Google TV teraz z reklamami większymi niż twój stary telewizor
Masz dość małych, niepozornych reklam? Google TV ma dla ciebie coś specjalnego: gigantyczne reklamy z kodami QR, które przesłonią sporą część ekranu.
Pamiętacie czasy, gdy reklamy ograniczały się do telewizji i gazet? To były złote czasy! Dziś wyskakują z lodówki, a wkrótce pewnie zagoszczą na ekranach pralek. Kiedyś, czekając na ulubioną bajkę, te kilka minut reklam stanowiło miłą przerwę. Na Polsacie oglądaliśmy bloki reklamowe przerywane co jakiś czas popularnym filmem. A teraz? Reklamy są wszędzie.
Idziesz do kina? Najpierw musisz przetrwać zalew reklam, zanim w końcu zobaczysz trailery (które notabene też są reklamami). Czasem odnoszę wrażenie, że żyjemy w jednym wielkim spocie reklamowym. Do pewnego stopnia się przyzwyczailiśmy - w końcu nic nie ma za darmo. Tylko gdzie leży granica dobrego smaku? Wygląda na to, że Google TV właśnie ją przekroczył.
Ogromny kod QR. To tylko reklama?
Google TV wprowadził nowy format reklam z gigantycznym kodem QR umieszczonym na ekranie. Ten kod można zeskanować, aby przejść do witryny reklamodawcy.
Nowy format reklamy próbuje rozwiązać problem z niejasnymi linkami, które wcześniej po prostu prowadziły do YouTube'a. Teraz, dzięki kodowi QR, użytkownicy mogą szybko uzyskać dostęp do niezbędnych treści bez opuszczania reklamy.
Jak zauważył serwis 9to5Google, ta nowość pojawia się tydzień po tym, jak Google zaczął badać niektórych użytkowników na temat reklam w Google TV. Chociaż ten zaktualizowany format reklam prawdopodobnie zirytuje większość użytkowników Google TV, nie powinno to nikogo dziwić, biorąc pod uwagę, że reklamy odpowiadają za sporą część przychodów Google'a.
Chociaż te nowe reklamy z kodami QR pojawiają się obecnie w Stanach Zjednoczonych, to tylko kwestia czasu, zanim trafią na ekrany główne Google TV na całym świecie.
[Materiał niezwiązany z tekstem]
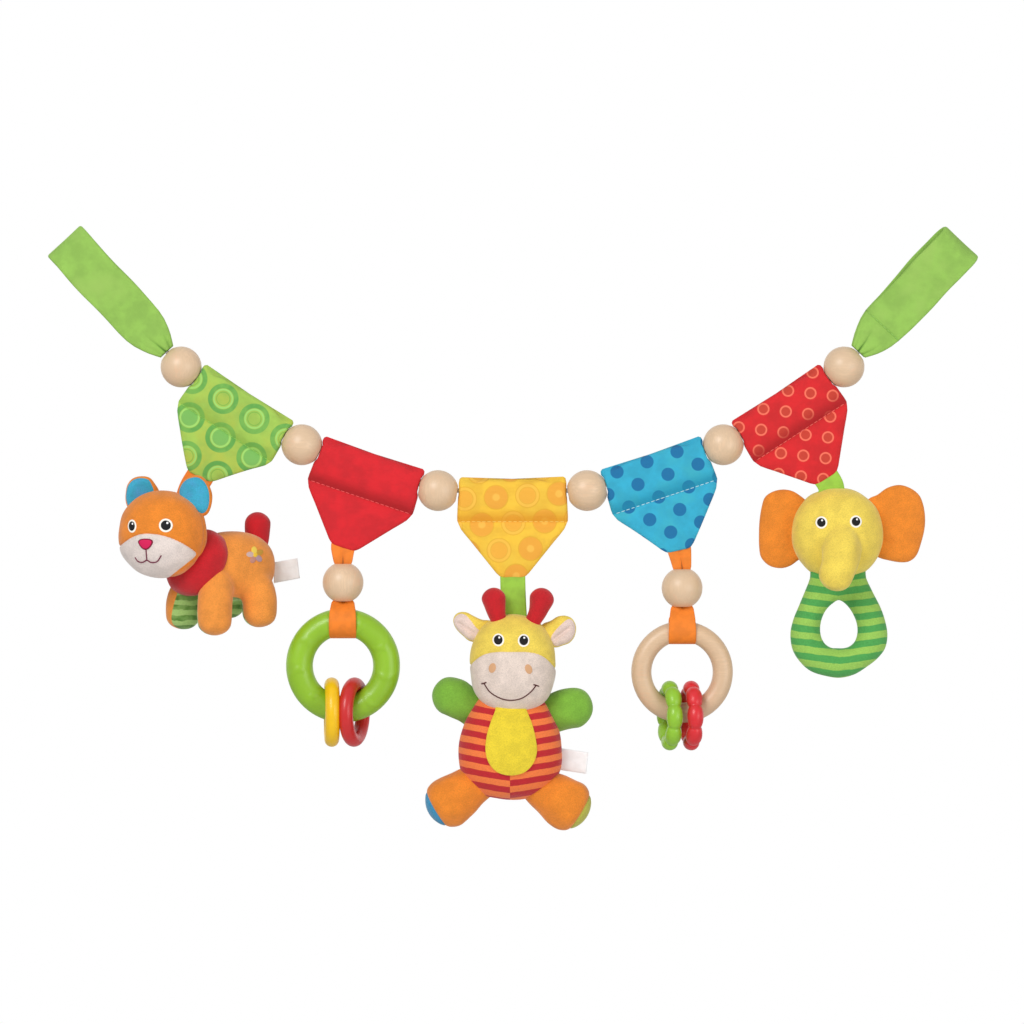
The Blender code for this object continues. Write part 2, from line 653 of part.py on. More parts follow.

Przeczytaj więcej o innych "pomysłach" Google'a (i nie tylko):
Co następne? Reklamy w lodówce?
Owszem, gigantyczny kod QR na pół ekranu z pewnością przyciąga wzrok, ale czy na pewno o to chodzi w dobrym designie? Trudno oprzeć się wrażeniu, że to rozwiązanie jest niezgrabne i przesadzone. Wygląda to trochę tak, jakby ktoś próbował wcisnąć kwadratowe koło w okrągłą dziurę. Aż strach pomyśleć, co będzie dalej. Czy wkrótce cały ekran telewizora zamieni się w jeden wielki kod QR?
Niestety, obawiam się, że to dopiero początek. Reklamodawcy zawsze szukają nowych sposobów, żeby dotrzeć do konsumentów, a skoro już i tak przyzwyczailiśmy się do wszechobecnych reklam, to dlaczego by nie pójść o krok dalej?